● Written task
Output exactly, and only, the lines from the line containing "doc.recompute()" through the line containing "if empty is", both included.

■ ■ ■ ■ ■

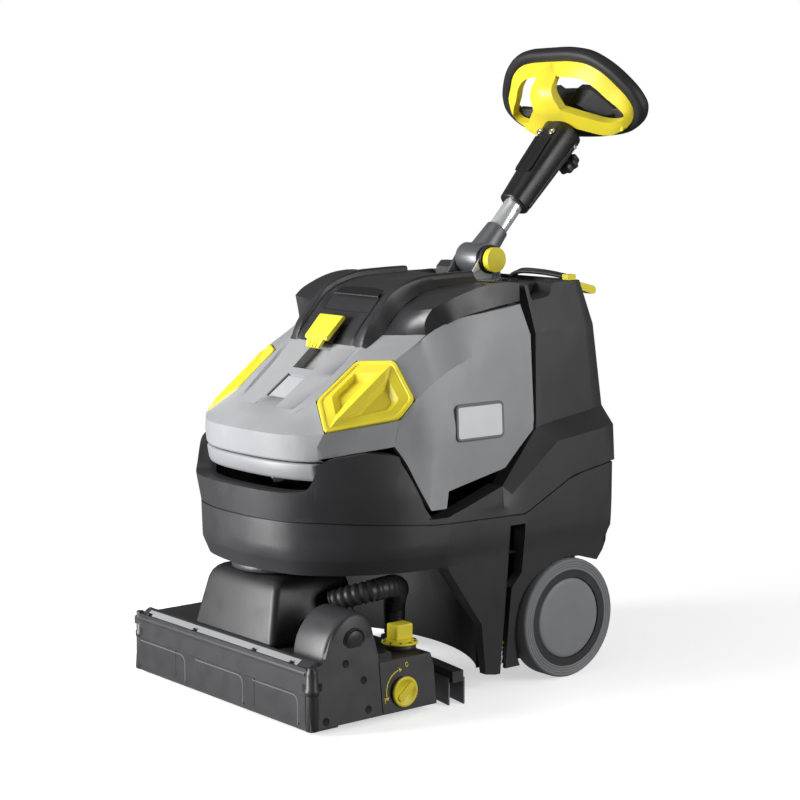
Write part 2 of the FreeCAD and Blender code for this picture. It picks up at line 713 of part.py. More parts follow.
def make_front_box():
    low, high = head_face_x(8), head_face_x(104)
    box = slab_y([(-low, 8), (low, 8), (high, 104), (-high, 104)], -385, -334)
    low, high = low - 4, high - 4
    box = box.cut(slab_y([(-low, 0), (low, 0), (high, 100), (-high, 100)], -381, -338))
    for x_low, x_high in ((-232, -120), (-100, 100), (120, 232)):
        box = box.fuse(block(x_low, x_high, -386.5, -384, 18, 62))
    post = disc(238, -379, 10, Z, 6.0, 96)
    box = box.fuse([post, mirrored(post)])
    return box.cut(block(-222, 222, -381, -365, 103, 110))


def make_front_strip():
    return block(-220, 220, -380, -366, 103, 106)


def stadium(radius, x_low, x_high):
    """The outline of a belt round its two pulleys, as a solid."""
    top = place(x_low, dim("motor_y"), dim("motor_z"))
    low = place(x_low, dim("brush_y"), dim("brush_z"))
    length = x_high - x_low
    run = low - top
    side = run.cross(X)
    side.normalize()
    side = side * radius
    corners = [top + side, low + side, low - side, top - side]
    middle = Part.Face(Part.makePolygon(corners + corners[:1])).extrude(X * length)
    ends = Part.makeCylinder(radius, length, top, X).fuse(Part.makeCylinder(radius, length, low, X))
    return ends.fuse(middle).removeSplitter()


def make_drive_belt():
    return stadium(dim("pulley_radius") + 3.3, 213, 223).cut(stadium(dim("pulley_radius") + 0.3, 212, 224))


def make_motor_pulley():
    wheel = disc(213, dim("motor_y"), dim("motor_z"), X, dim("pulley_radius"), 10)
    shaft = disc(84, dim("motor_y"), dim("motor_z"), X, 6.0, 141)
    return wheel.fuse(shaft)


def make_brush_motor():
    motor = disc(-80, dim("motor_y"), dim("motor_z"), X, dim("motor_radius"), 166)
    return motor.cut(disc(80, dim("motor_y"), dim("motor_z"), X, 12.0, 12))


def make_brush_core():
    half = dim("brush_half")
    core = disc(-half, dim("brush_y"), dim("brush_z"), X, dim("brush_core_radius"), 2 * half)
    shaft = disc(-236, dim("brush_y"), dim("brush_z"), X, 8.0, 466)
    pulley = disc(213, dim("brush_y"), dim("brush_z"), X, dim("pulley_radius"), 10)
    return core.fuse([shaft, pulley])


def make_brush_bristles():
    half = dim("brush_half") - 5.0
    tuft = disc(-half, dim("brush_y"), dim("brush_z"), X, dim("brush_radius"), 2 * half)
    return tuft.cut(disc(-half, dim("brush_y"), dim("brush_z"), X, dim("brush_core_radius"), 2 * half))


def hump_outline(inset):
    """Arch of the drive cover seen from the side, as (y, z)."""
    points = [(-333 + inset, 10), (-333 + inset, 104)]
    points += [(-349 + inset, 104.5), (-347 + inset, 118)]
    points += [(-332 + inset, 150), (-312, 171 - inset), (-290, 176 - inset), (-268, 170 - inset)]
    points += [(-252 - inset, 146), (-247 - inset, 118), (-247 - inset, 10)]
    return points


def make_drive_cover_left():
    plate = slab_x(hump_outline(0), 232, 250).cut(block(200, 300, -360, -333.5, 0, 104.4))
    hump = slab_x(hump_outline(0), 150, 233).common(block(140, 260, -360, -240, 104.5, 200))
    inside = slab_x(hump_outline(4), 154, 228).common(block(140, 260, -360, -240, 104.4, 200))
    cover = plate.fuse(hump).cut(inside).cut(lean_cut())
    cover = cover.cut(disc(140, dim("motor_y"), dim("motor_z"), X, 9.0, 20))
    cover = cover.cut(disc(220, dim("brush_y"), dim("brush_z"), X, 9.0, 17))
    for screw in make_cover_screws().Solids:
        cover = cover.cut(screw)
    return cover


def make_side_cover_right():
    plate = slab_x([(-333, 10), (-333, 104), (-247, 104), (-247, 10)], 232, 250).cut(lean_cut())
    return mirrored(plate.cut(disc(220, dim("brush_y"), dim("brush_z"), X, 9.0, 17)))


def make_cover_screws():
    heads = []
    for y, z in ((-311, 100), (-277, 72), (-274, 21)):
        heads.append(disc(head_face_x(z) - 1.6, y, z, X, 3.5, 2.0))
    return Part.makeCompound(heads)


def make_pressure_knob():
    base = disc(244.4, -203, 40, X, 24.0, 2.0)
    grip = slab_x([(-222, 30), (-217, 23), (-184, 50), (-189, 57)], 246, 250)
    return base.fuse(grip.common(disc(241, -203, 40, X, 24.0, 12.0)))


def make_squeegee_knob():
    flange = disc(182, -162, 91.4, Z, 29.0, 7.0)
    grip = block(167, 197, -180, -144, 98, 126)
    crown = block(171, 193, -172, -152, 126, 132)
    return flange.fuse([grip.common(disc(182, -162, 90, Z, 22.0, 50)), crown])


def squeegee_arc(offset, thickness, z_low, z_high, half):
    """A strip that bows towards the rear between the two ends."""
    sag = dim("squeegee_sag")
    reach = dim("squeegee_half")
    radius = (reach ** 2 + sag ** 2) / (2 * sag)
    centre_y = dim("squeegee_end_y") + sag + offset - radius
    outer = disc(0, centre_y, z_low, Z, radius, z_high - z_low)
    inner = disc(0, centre_y, z_low - 1, Z, radius - thickness, z_high - z_low + 2)
    return outer.cut(inner).common(block(-half, half, -160, 60, z_low - 2, z_high + 2))


def make_squeegee_beam():
    beam = squeegee_arc(-3.5, 22.0, 38, 56, dim("squeegee_half"))
    neck = disc(70, -80, 50, Z, 24.0, 26.0)
    beam = beam.fuse([neck, block(-66, 66, -103.5, -76, 44, 60)])
    return beam.cut(disc(70, -80, 20, Z, 19.0, 60))


def make_squeegee_blades():
    rear = squeegee_arc(0.0, 3.0, 0, 44, dim("squeegee_half"))
    front = squeegee_arc(-26.0, 3.0, 0, 44, dim("squeegee_half") - 8.0)
    return Part.makeCompound([rear, front])


def tube_along(points, radius):
    """A solid cord of straight runs joined by tangent arcs as large as the runs allow."""
    edges = []
    start = points[0]
    for before, corner, after in zip(points, points[1:], points[2:]):
        first = before - corner
        second = after - corner
        turn = math.pi - first.getAngle(second)
        setback = 0.45 * min(first.Length, second.Length)
        bend = setback / math.tan(turn / 2.0)
        first.normalize()
        second.normalize()
        entry = corner + first * setback
        leave = corner + second * setback
        bisector = first + second
        bisector.normalize()
        middle = corner + bisector * (bend / math.cos(turn / 2.0) - bend)
        edges.append(Part.LineSegment(start, entry).toShape())
        edges.append(Part.Arc(entry, middle, leave).toShape())
        start = leave
    edges.append(Part.LineSegment(start, points[-1]).toShape())
    path = Part.Wire(edges)
    section = Part.Wire(Part.makeCircle(radius, points[0], points[1] - points[0]))
    tube = path.makePipeShell([section], True, True)
    share = tube.Volume / (math.pi * radius ** 2 * path.Length)
    print("cord of %.1f mm across and %.1f mm long, volume share %.3f" % (2 * radius, path.Length, share))
    return tube


SUCTION_ROUTE = [(70, -80, 76), (78, -88, 128), (132, -128, 176), (158, -196, 184), (112, -246, 165)]
DRAIN_ROUTE = [(204, 37, 257), (204, 37, 214), (204, 36.6, 166), (204.2, 35, 118), (204.5, 33, 74)]
CABLE_ROUTES = (
    [(58, 192, 656), (64, 194, 669), (112, 197, 669), (150, 202, 666), (173.5, 206, 662)],
    [(58, 183, 656), (66, 185, 666), (114, 188, 667), (150, 192, 665), (173.5, 197, 661.5)],
)


def route(points):
    return [place(x, y, z) for x, y, z in points]


def make_suction_hose():
    return tube_along(route(SUCTION_ROUTE), 18.0)


def make_drain_hose():
    return tube_along(route(DRAIN_ROUTE), dim("hose_radius"))


def make_drain_hose_ring():
    axis = route(DRAIN_ROUTE)[-1] - route(DRAIN_ROUTE)[-2]
    axis.normalize()
    return Part.makeCylinder(4.2, 4.0, route(DRAIN_ROUTE)[-1], axis)


def make_drain_plug():
    """Barbed plug that closes the end of the drain hose."""
    axis = route(DRAIN_ROUTE)[-1] - route(DRAIN_ROUTE)[-2]
    axis.normalize()
    start = route(DRAIN_ROUTE)[-1] + axis * 4.0
    plug = Part.makeCylinder(3.6, 34.0, start, axis)
    for step in (4, 12, 20):
        plug = plug.fuse(Part.makeCone(5.0, 3.6, 6.0, start + axis * step, axis))
    return plug


def make_drain_fitting():
    return disc(204, 37, 257, Z, 5.9, 14.8)


def make_handle_cables():
    return Part.makeCompound([tube_along(route(points), 3.5) for points in CABLE_ROUTES])


def make_cable_clip():
    return block(174.6, 189, 192, 211, 656.5, 666)


def make_rear_hook():
    """Bent hook for the charging lead on the rear left corner."""
    top = [(216, 651), (226, 652), (257, 644), (261, 639)]
    underside = [(259, 632), (252, 631), (230, 638), (222, 638)]
    return slab_x(top + underside, 168, 186).cut(black_form)


def make_deck_fittings():
    """Lifting lug and cable saddle on the deck."""
    lug = slab_x([(150, 648), (186, 648), (182, 672), (176, 678), (162, 678), (152, 668)], -100, -64)
    lug = lug.cut(slab_x([(162, 664), (176, 664), (174, 672), (164, 672)], -110, -60))
    saddle = block(50, 66, 178, 195, 648, 652.5)
    return Part.makeCompound([lug, saddle])


FEATURES = {
    "lower_shell": make_lower_shell,
    "fresh_water_tank": make_fresh_water_tank,
    "recovery_tank": make_recovery_tank,
    "side_plates": make_side_plates,
    "badge_plate": make_badge_plate,
    "tank_lid": make_tank_lid,
    "lid_seal": make_lid_seal,
    "lid_latch": make_lid_latch,
    "filler_cap_left": lambda: make_cap(1),
    "filler_cap_right": lambda: make_cap(-1),
    "battery_pack": lambda: block(-130, 130, 66, 232, 225, 282),
    "suction_turbine": lambda: disc(0, -60, 224, Z, 60.0, 90.0),
    "chassis_frame": make_chassis_frame,
    "column_bracket": make_column_bracket,
    "pivot_pin": make_pivot_pin,
    "fold_button": make_fold_button,
    "column_socket": make_column_socket,
    "column_tube": make_column_tube,
    "column_sleeve": make_column_sleeve,
    "clamp_knob": make_clamp_knob,
    "steering_rim": make_steering_rim,
    "steering_shell": make_steering_shell,
    "steering_hub": make_steering_hub,
    "trigger_left": lambda: make_trigger(1),
    "trigger_right": lambda: make_trigger(-1),
    "power_button": make_power_button,
    "turntable_ring": make_turntable_ring,
    "swivel_hub": make_swivel_hub,
    "head_housing": make_head_housing,
    "motor_dome": make_motor_dome,
    "front_box": make_front_box,
    "front_strip": make_front_strip,
    "drive_cover_left": make_drive_cover_left,
    "side_cover_right": make_side_cover_right,
    "cover_screws": make_cover_screws,
    "brush_motor": make_brush_motor,
    "motor_pulley": make_motor_pulley,
    "drive_belt": make_drive_belt,
    "brush_core": make_brush_core,
    "brush_bristles": make_brush_bristles,
    "pressure_knob": make_pressure_knob,
    "squeegee_knob": make_squeegee_knob,
    "squeegee_beam": make_squeegee_beam,
    "squeegee_blades": make_squeegee_blades,
    "suction_hose": make_suction_hose,
    "drain_fitting": make_drain_fitting,
    "drain_hose": make_drain_hose,
    "drain_hose_ring": make_drain_hose_ring,
    "drain_plug": make_drain_plug,
    "handle_cables": make_handle_cables,
    "cable_clip": make_cable_clip,
    "rear_hook": make_rear_hook,
    "deck_fittings": make_deck_fittings,
}

make_wheels()
make_axle()
for node_name, maker in FEATURES.items():
    keep(node_name, maker())

doc.recompute()
os.makedirs("parts", exist_ok=True)
overall = FreeCAD.BoundBox()
for node in nodes:
    shape = node.Shape
    if shape.isNull() or not shape.isValid():
        raise SystemExit("bad shape: " + node.Label)
    if "Invalid" in node.State or "Error" in node.State:
        raise SystemExit("bad state: " + node.Label)
    shape.exportStep("parts/%s.step" % node.Label)
    overall.add(shape.BoundBox)
    print("%-18s solids %d, volume %.0f mm3" % (node.Label, len(shape.Solids), shape.Volume))
print(overall)
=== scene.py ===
import json
import math

import bmesh
import bpy
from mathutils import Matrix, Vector


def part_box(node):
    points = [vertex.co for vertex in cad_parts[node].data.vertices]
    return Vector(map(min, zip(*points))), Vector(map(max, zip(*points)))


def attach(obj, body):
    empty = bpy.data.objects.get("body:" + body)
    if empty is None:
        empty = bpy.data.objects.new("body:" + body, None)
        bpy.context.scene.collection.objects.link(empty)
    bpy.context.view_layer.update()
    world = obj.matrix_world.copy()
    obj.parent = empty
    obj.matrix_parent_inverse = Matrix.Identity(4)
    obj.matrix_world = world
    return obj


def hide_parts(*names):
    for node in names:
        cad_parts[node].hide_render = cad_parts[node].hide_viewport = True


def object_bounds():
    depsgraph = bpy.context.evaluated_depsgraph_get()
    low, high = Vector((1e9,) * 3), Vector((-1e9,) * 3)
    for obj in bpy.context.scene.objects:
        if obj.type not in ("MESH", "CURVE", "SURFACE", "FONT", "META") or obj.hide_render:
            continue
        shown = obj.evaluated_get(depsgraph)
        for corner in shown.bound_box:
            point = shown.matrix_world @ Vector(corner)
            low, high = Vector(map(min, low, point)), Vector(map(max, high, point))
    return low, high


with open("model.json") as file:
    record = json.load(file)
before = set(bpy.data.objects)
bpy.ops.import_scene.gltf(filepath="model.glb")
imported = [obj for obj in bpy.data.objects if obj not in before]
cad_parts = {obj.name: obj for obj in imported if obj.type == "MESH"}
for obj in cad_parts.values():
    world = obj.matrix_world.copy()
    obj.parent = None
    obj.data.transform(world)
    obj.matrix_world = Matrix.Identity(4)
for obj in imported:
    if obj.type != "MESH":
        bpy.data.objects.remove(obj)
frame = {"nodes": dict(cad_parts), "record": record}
cad_low, cad_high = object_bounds()
nodes = frame["nodes"]

# ---------------------------------------------------------------- frame of reference
# Stations are in millimetres, as on the chassis drawing: the wheel axle stands at y 157.
AXLE_STATION_Y = 157.0
tyre_low, tyre_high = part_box("tyre_left")
DATUM_Y = AXLE_STATION_Y - 500.0 * (tyre_low.y + tyre_high.y)


def at(x, y, z):
    """A drawing station in millimetres as a point of the frame in metres."""
    return Vector((x, y - DATUM_Y, z)) / 1000.0


# ---------------------------------------------------------------- materials

def linear(code):
    """A display colour such as "#38383a" as linear RGBA."""
    values = []
    for index in (1, 3, 5):
        part = int(code[index:index + 2], 16) / 255.0
        values.append(part / 12.92 if part <= 0.04045 else ((part + 0.055) / 1.055) ** 2.4)
    return (*values, 1.0)


def new_material(name):
    material = bpy.data.materials.new(name)
    material.use_nodes = True
    tree = material.node_tree
    shader = tree.nodes["Principled BSDF"]
    return material, tree, shader


def noise(tree, scale, detail=3.0, rough=0.55):
    coords = tree.nodes.new("ShaderNodeTexCoord")
    texture = tree.nodes.new("ShaderNodeTexNoise")
    texture.inputs["Scale"].default_value = scale
    texture.inputs["Detail"].default_value = detail
    texture.inputs["Roughness"].default_value = rough
    tree.links.new(coords.outputs["Object"], texture.inputs["Vector"])
    return texture.outputs["Fac"]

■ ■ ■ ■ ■

● Solution for this exercise
doc.recompute()
os.makedirs("parts", exist_ok=True)
overall = FreeCAD.BoundBox()
for node in nodes:
    shape = node.Shape
    if shape.isNull() or not shape.isValid():
        raise SystemExit("bad shape: " + node.Label)
    if "Invalid" in node.State or "Error" in node.State:
        raise SystemExit("bad state: " + node.Label)
    shape.exportStep("parts/%s.step" % node.Label)
    overall.add(shape.BoundBox)
    print("%-18s solids %d, volume %.0f mm3" % (node.Label, len(shape.Solids), shape.Volume))
print(overall)
=== scene.py ===
import json
import math

import bmesh
import bpy
from mathutils import Matrix, Vector


def part_box(node):
    points = [vertex.co for vertex in cad_parts[node].data.vertices]
    return Vector(map(min, zip(*points))), Vector(map(max, zip(*points)))


def attach(obj, body):
    empty = bpy.data.objects.get("body:" + body)
    if empty is None:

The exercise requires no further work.